JOB: Quote the full listing word for word.

PROVIDED DATA:
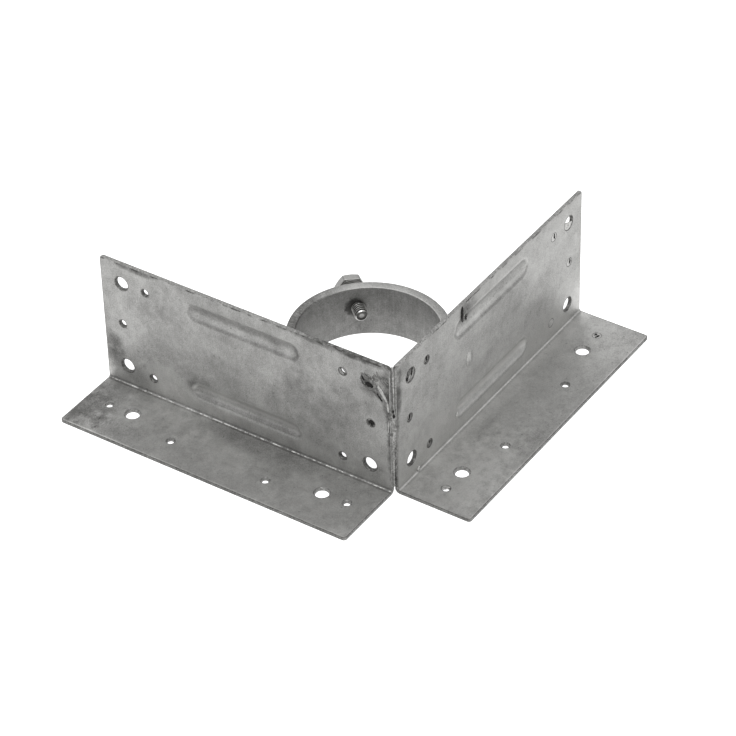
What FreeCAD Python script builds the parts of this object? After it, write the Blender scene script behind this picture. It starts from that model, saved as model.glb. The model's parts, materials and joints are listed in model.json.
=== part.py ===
"""Corner fence post adapter, in millimetres.

Two identical angle plates, folded from galvanised sheet, meet in an open corner joint. Each has a tall leg
with two pressed stiffening beads and an outward flange at its foot, both punched for lag screws and nails. A
short ring, sliced from thick tube, is welded inside the corner against both legs and slips over a round post.
One hex bolt, screwed a little askew through the ring's back wall, bears on the post and holds it.

Row frame: the post's axis is +Z and the origin lies on it, halfway up the ring. The right plate runs along
+X and the left plate along +Y, so both flanges point away from the post, towards -Y and -X.
"""
import FreeCAD, Part
import math
import os

from FreeCAD import Placement, Rotation, Vector

X = Vector(1, 0, 0)
Y = Vector(0, 1, 0)
Z = Vector(0, 0, 1)

# Angle plates
sheet = 1.5
plate_length = 152.4
leg_height = 68.8
flange_width = 38.1
bend_radius = 1.0
corner_radius = 1.6

# Pressed beads, grooves on the rail side and ridges on the post side
bead_length = 58.5
bead_width = 8.8
bead_depth = 1.5
bead_inset = 11.9
bead_blend = 1.2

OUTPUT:
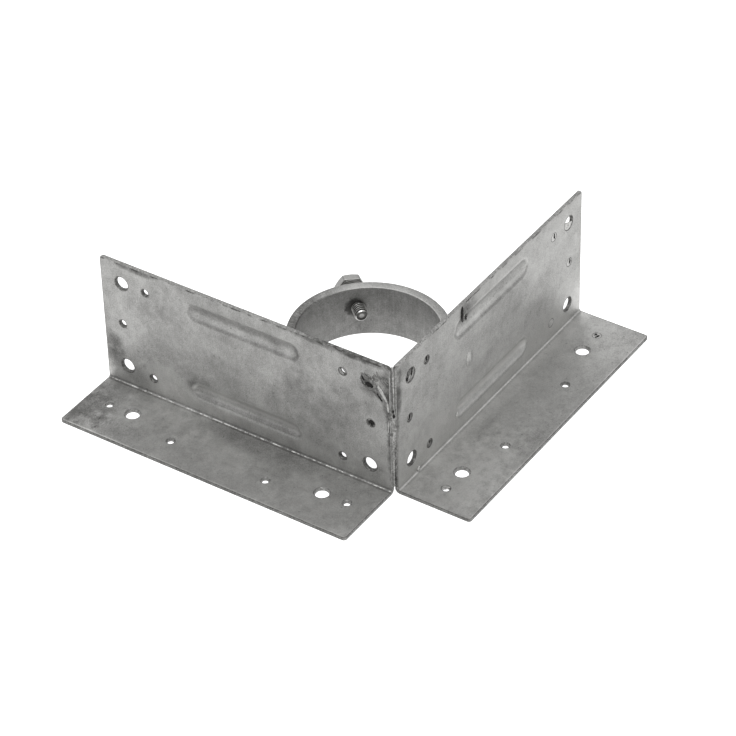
What FreeCAD Python script builds the parts of this object? After it, write the Blender scene script behind this picture. It starts from that model, saved as model.glb. The model's parts, materials and joints are listed in model.json.
=== part.py ===
"""Corner fence post adapter, in millimetres.

Two identical angle plates, folded from galvanised sheet, meet in an open corner joint. Each has a tall leg
with two pressed stiffening beads and an outward flange at its foot, both punched for lag screws and nails. A
short ring, sliced from thick tube, is welded inside the corner against both legs and slips over a round post.
One hex bolt, screwed a little askew through the ring's back wall, bears on the post and holds it.

Row frame: the post's axis is +Z and the origin lies on it, halfway up the ring. The right plate runs along
+X and the left plate along +Y, so both flanges point away from the post, towards -Y and -X.
"""
import FreeCAD, Part
import math
import os

from FreeCAD import Placement, Rotation, Vector

X = Vector(1, 0, 0)
Y = Vector(0, 1, 0)
Z = Vector(0, 0, 1)

# Angle plates
sheet = 1.5
plate_length = 152.4
leg_height = 68.8
flange_width = 38.1
bend_radius = 1.0
corner_radius = 1.6

# Pressed beads, grooves on the rail side and ridges on the post side
bead_length = 58.5
bead_width = 8.8
bead_depth = 1.5
bead_inset = 11.9
bead_blend = 1.2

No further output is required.